You establish: 1st, that in consequence of the arrest of General Batraville some improper means were employed against your consul, Mr. Jastram, who received some violence on the part of persons in the service of my government; 2d, that the British vice-consul, the French vice-consul, and some other persons, eye-witnesses of these facts, agreed in saying that Mr. Jastram had been attacked, seized without any legal form by a band of armed men, under the command of a Haytian officer, who ordered them to conduct him to prison; 3d, that Mr. Jastram was dragged through the streets, in the midst of violent menaces and injurious epithets uttered against him and his colleagues, while his house was surrounded and threatened by this same band of armed men.
You do not in any manner doubt the veracity of these facts, Mr. Minister, which have been confirmed to you by the British and French vice-consuls, by eye-witnesses; facts, without doubt, you would have been able to better verify, if the authorities of Saint Marc had furnished to you the means of doing it. You have expressed to me your regret that this was not done, and I have not failed to partake this regret with you.
The information that I have upon these facts which accompanied the arrest of General Batraville are in all points in disaccord with yours. Permit me, Mr. Minister, to place them under your eyes in citing to you the names and the documents in support of my assertion.
I must inform you that when the Haytian authorities went to General Batraville, to arrest him, he had declared himself to be in open rebellion. This fact drew to his house a good number of persons, among others Mr. Jastram and the English vice-consul of Saint Marc.
Does it not seem to you, Mr. Minister, that that was not the place for persons who seemed to be invested with an official character? Should they not have avoided going to General Batraville’s at the moment of his arrest? And when, some moments afterward, General Batraville rushed into Mr. Jastram’s to seek shelter, ought not the Haytian authorities to have been a little moved at this proceeding?
Yet they remained calm, as it became them to be. The commander of the department, General Acoune Jean, addressed a first dispatch to Mr. Jastram (inclosure C) to invite him in the name of public order, gravely menaced in the country, to surrender to him the said Batraville. And immediately that he learned that Batraville had taken refuge in Mr. Martelly’s, a Haytian citizen, was it not with all the forms of politeness used in similar circumstances (inclosure D) that ho prayed Mr. Jastram to send to him the first dispatch?

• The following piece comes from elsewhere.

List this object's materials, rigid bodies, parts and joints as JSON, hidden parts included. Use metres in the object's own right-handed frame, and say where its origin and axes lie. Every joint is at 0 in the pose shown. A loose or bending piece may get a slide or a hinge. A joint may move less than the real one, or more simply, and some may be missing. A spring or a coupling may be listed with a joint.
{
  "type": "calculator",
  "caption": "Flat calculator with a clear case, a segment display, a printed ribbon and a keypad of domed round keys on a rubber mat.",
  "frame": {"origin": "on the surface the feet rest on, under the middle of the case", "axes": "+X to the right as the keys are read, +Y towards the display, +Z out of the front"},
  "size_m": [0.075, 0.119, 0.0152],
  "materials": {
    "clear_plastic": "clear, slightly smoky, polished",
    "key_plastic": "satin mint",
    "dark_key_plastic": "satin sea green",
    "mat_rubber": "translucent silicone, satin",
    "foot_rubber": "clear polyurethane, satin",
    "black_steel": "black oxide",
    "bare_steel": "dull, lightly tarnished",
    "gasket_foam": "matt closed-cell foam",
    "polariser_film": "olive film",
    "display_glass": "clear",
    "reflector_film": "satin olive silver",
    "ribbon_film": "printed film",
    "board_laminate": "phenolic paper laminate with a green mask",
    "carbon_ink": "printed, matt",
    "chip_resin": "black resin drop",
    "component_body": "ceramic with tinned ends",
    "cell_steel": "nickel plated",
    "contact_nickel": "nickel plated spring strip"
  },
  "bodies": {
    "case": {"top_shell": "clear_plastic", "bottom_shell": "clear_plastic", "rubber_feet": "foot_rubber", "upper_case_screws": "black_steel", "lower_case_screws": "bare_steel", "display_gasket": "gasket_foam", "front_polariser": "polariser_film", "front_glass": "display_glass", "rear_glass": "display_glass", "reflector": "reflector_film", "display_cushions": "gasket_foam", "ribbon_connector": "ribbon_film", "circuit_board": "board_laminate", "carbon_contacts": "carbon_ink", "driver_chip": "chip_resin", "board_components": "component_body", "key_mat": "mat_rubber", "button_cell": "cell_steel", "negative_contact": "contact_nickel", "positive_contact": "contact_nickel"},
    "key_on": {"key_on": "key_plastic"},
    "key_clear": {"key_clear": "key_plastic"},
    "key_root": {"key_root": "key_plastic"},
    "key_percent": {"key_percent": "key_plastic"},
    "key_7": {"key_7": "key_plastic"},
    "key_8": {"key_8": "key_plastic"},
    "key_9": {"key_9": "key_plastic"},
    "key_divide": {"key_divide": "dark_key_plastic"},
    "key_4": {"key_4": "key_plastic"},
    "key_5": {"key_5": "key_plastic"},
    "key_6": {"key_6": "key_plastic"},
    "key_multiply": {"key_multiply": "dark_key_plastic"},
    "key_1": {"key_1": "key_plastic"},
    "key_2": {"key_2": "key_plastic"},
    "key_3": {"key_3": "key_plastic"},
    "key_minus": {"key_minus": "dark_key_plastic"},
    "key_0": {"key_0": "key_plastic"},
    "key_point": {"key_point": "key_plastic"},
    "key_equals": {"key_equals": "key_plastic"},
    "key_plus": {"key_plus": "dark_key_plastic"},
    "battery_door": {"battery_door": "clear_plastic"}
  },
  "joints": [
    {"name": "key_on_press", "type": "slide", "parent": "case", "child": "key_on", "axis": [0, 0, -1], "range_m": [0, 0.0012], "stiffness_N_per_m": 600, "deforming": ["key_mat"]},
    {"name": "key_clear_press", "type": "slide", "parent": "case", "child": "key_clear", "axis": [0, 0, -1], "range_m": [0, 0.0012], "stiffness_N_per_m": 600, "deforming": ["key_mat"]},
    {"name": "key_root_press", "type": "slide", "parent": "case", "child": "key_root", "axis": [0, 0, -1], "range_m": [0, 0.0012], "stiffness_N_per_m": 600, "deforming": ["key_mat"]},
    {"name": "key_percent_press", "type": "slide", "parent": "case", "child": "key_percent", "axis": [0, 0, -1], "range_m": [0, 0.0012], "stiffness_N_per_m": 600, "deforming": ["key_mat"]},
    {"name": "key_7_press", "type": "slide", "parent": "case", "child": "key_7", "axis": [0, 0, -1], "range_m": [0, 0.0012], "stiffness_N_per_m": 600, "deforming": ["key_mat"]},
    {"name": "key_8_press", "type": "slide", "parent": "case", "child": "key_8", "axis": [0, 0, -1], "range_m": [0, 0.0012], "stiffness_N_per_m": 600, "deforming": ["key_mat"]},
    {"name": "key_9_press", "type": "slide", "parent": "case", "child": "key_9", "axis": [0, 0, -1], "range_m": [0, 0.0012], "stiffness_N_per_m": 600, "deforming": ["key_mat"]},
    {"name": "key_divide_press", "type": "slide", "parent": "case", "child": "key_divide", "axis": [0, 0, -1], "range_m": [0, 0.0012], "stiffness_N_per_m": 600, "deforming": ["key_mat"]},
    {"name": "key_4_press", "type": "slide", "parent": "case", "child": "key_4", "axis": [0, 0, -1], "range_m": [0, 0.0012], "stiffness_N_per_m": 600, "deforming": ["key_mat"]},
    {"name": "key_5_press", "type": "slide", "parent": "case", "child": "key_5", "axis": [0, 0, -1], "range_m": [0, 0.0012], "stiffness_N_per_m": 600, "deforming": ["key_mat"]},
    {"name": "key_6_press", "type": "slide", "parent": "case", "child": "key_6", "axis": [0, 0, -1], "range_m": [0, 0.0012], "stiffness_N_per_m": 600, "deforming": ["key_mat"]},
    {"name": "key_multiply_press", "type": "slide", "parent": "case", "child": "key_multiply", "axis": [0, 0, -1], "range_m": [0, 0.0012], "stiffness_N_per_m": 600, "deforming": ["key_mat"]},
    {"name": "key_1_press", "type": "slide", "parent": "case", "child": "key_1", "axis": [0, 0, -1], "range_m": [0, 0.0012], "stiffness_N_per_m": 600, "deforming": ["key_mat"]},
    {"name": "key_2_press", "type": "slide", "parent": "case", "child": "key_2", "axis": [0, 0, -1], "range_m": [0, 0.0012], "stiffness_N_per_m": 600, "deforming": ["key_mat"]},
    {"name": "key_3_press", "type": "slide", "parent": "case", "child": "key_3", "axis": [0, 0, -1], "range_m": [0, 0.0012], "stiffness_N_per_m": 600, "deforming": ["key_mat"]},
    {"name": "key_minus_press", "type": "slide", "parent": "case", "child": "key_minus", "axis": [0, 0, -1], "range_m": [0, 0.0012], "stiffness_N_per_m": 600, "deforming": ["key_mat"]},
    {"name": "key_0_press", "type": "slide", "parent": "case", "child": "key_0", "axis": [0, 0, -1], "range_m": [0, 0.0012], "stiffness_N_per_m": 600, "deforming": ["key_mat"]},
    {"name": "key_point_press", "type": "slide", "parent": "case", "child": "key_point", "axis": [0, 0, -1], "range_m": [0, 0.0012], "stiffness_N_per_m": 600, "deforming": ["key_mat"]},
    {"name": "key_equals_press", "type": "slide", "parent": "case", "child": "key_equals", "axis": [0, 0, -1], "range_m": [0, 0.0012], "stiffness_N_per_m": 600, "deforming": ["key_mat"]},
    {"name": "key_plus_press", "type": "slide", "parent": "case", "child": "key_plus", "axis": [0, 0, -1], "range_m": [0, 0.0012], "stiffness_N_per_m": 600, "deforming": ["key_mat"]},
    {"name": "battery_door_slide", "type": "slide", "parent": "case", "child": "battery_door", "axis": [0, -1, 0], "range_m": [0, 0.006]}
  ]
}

Convinced, then, of the place where the said Batraville had taken refuge, the authorities took the necessary measures, and it was then that the justice of the peace at Saint-Marc, upon the demand of the secretary of state for justice, who was previously informed by the commander of the place, ordered a search of the house of Mr. Martelly, (inclosures E and F.) I have already stated, Mr. Minister, what was the result, is there anything therein, I ask, of improper proceedings, of violence, of an attack, of an illegal seizure, of an order to conduct Mr. Jastram to prison, or an argument to prove that he had been dragged through the streets, in the midst of violent threats and of injurious epithets? And the letter of General Saint Elia Cauvin, (inclosure E,) addressed to the secretary of state of justice, does it not say that General Luc, wishing to enter into Mr. Jastram’s to seize his escaped prisoner, was violently prohibited by this latter person?
But this is not all, Mr. Minister. Mr. Jastram, who complains so bitterly to-day that the Haytian authorities did not have any regard, any proper respect, for him: that the said authorities had caused him to be dragged through the streets to be incarcerated in prison, in exposing him to the insults of the populace—Mr. Jastram did not say a single word of all this in his protest sent to the commander of the arrondissement of Saint Marc. He only protested against the insult which was made to the American flag in taking by armed force General Batraville, who had voluntarily taken refuge under the protection of the said flag, (inclosure G.)
This method of procedure must appear strange to you as it does to me, and you know the human heart too well—the just susceptibilities of a foreign agent—to suppose that Mr. Jastram would have hesitated a single instant to complain with energy in the exasperation that conduct so reproachable, on the part of the authorities which owe to him a certain regard and consideration, would have dictated to him.
And yet, I repeat it, Mr. Jastram is silent in his protest upon all the deeds now laid to the charge of the Haytian authorities.
No, Mr. Minister; you have said yourself that there is not any instance where any officer of the republic of Hayti has ever conducted himself in such a reprehensible manner toward a foreign agent, and I do not see any motive that one of a friendly power, of a great republic, our elder sister, which gives to us each day incontestable proofs of sympathy, should not be surrounded with every regard and every consideration.
You will doubtlessly acknowledge, by the sincere recital that I make to you, by the perusal of the documents that I submit to you, that some evil-disposed persons have taken pleasure in distorting the facts which it has been my duty to expose to you in detail, in order to place you in a position to take a fair and impartial view of the same.
You are too much the friend of truth not to recognize the fact that it is on the side of my government.
Be pleased, Mr. Minister, I pray, to accept the renewed assurance of my very high consideration.
Secretary of State of Foreign Affairs.